In January 2022, the government pledged to create a data protection regime that is more proportionate and less burdensome than the EU GDPR (or the Retained Regulation (EU) 2016/679 (UK GDPR) as it is known in its retained form). The Bill could be the trigger for this new proposed regime.
Changes will not be easy for pension schemes to implement. The process of ensuring their documentation, systems and processes met the standards required by the EU GDPR when it came into force was a mammoth task. Schemes hold vast amounts of personal data which must be processed and managed extremely carefully for the safety and protection of members.
In addition, pensions dashboards, which will allow individuals to view all their pension savings information across multiple schemes in one place, are being designed and built around the requirements of the UK GDPR. The first schemes are scheduled to connect to the dashboard digital infrastructure at the end of next summer, so any changes to the UK GDPR arising from the Bill will have to be built in once that process has started, which could lead to delays in the connection timetable.
What happens next?
It is too early to predict what will happen with the Bill. Unprecedented deregulation (if all regulations are allowed to expire), a return to business as usual (if they are all codified in regulations), or something in between are all potentially viable scenarios at this stage.
It is also possible that the Bill will never come into effect or if it does, it could be repealed before the sunset date. On the Bill’s current terms the sunset date can be pushed back to 23 June 2026. The next general election must take place by 23 January 2025 and could be held before that. If the sunset date is deferred until after the general election, a new government could amend it or scrap it entirely.
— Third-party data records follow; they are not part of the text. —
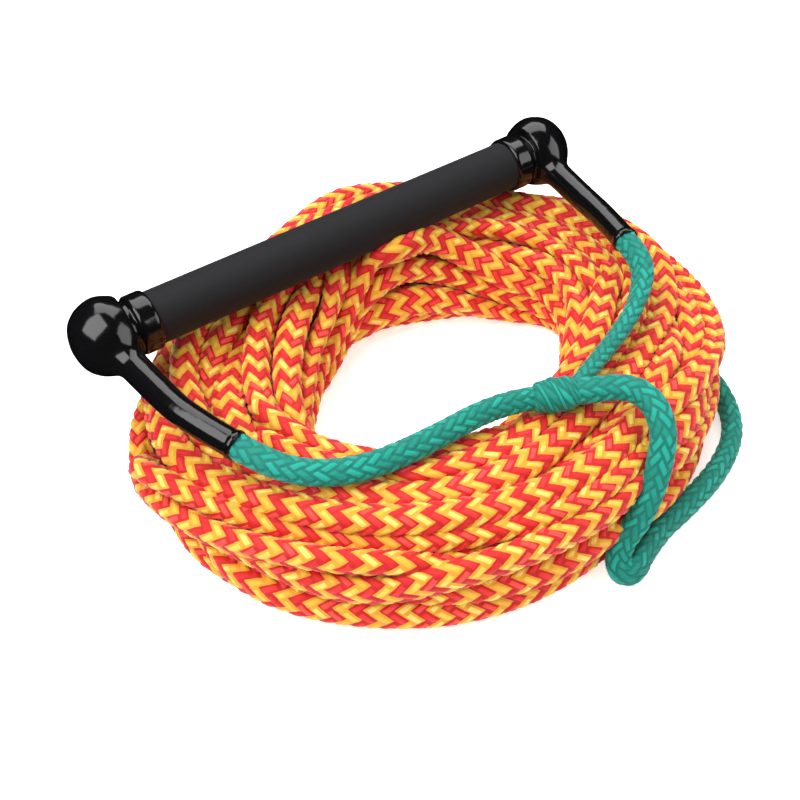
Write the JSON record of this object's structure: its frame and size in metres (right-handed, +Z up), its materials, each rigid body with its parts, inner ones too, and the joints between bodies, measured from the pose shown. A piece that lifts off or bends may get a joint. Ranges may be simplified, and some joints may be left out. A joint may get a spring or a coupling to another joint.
{
  "type": "tow rope with handle",
  "caption": "Towing line for a skier: a foam-covered bar held in a rope bridle, joined to a long two-colour braided line that is wound in a flat coil and ends in a hook loop.",
  "frame": {"origin": "middle of the coil's hole, on the surface that the coil lies on", "axes": "+X along the handle's bar towards the viewer's right, +Y from the splice towards the bar, +Z up"},
  "size_m": [0.3671, 0.3268, 0.1072],
  "materials": {
    "bar_tube": "plain extruded",
    "foam_grip": "matte closed-cell EVA foam",
    "end_core": "moulded",
    "end_cap": "glossy dipped PVC",
    "handle_rope": "hollow braid of green monofilament yarn",
    "line_rope": "hollow braid, red and yellow strands in zigzag bands"
  },
  "bodies": {
    "root": {"bar_tube": "bar_tube", "foam_grip": "foam_grip", "bar_rope": "handle_rope", "end_core_left": "end_core", "end_core_right": "end_core", "end_cap_left": "end_cap", "end_cap_right": "end_cap", "bridle_left_leg": "handle_rope", "bridle_right_leg": "handle_rope", "bridle_splice": "handle_rope", "handle_lead": "handle_rope", "line_hitch": "line_rope", "main_line_coil": "line_rope", "boat_end_loop": "line_rope"}
  },
  "joints": []
}
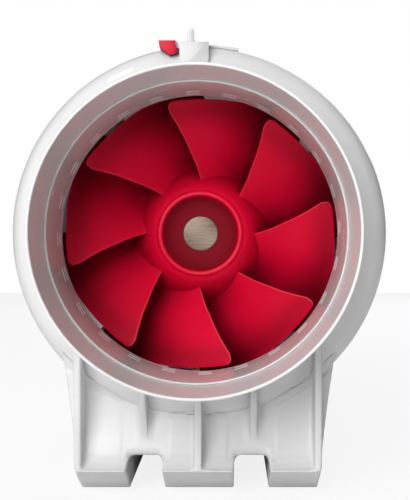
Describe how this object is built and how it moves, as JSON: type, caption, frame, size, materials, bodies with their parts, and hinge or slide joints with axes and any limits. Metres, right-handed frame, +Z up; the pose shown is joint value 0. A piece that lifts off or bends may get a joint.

The government is still trying to steady the ship after weeks of turmoil in the pensions world and elsewhere. The UK faces an extended period of uncertainty as the cost-of-living crisis continues and we stare down the barrel of a recession, which will extend well into 2023. A wholesale change to legislation is likely to add to that uncertainty, so it is hoped that the government will carefully consider the appropriateness of the Bill and the timescales it envisages given the current socio-economic circumstances.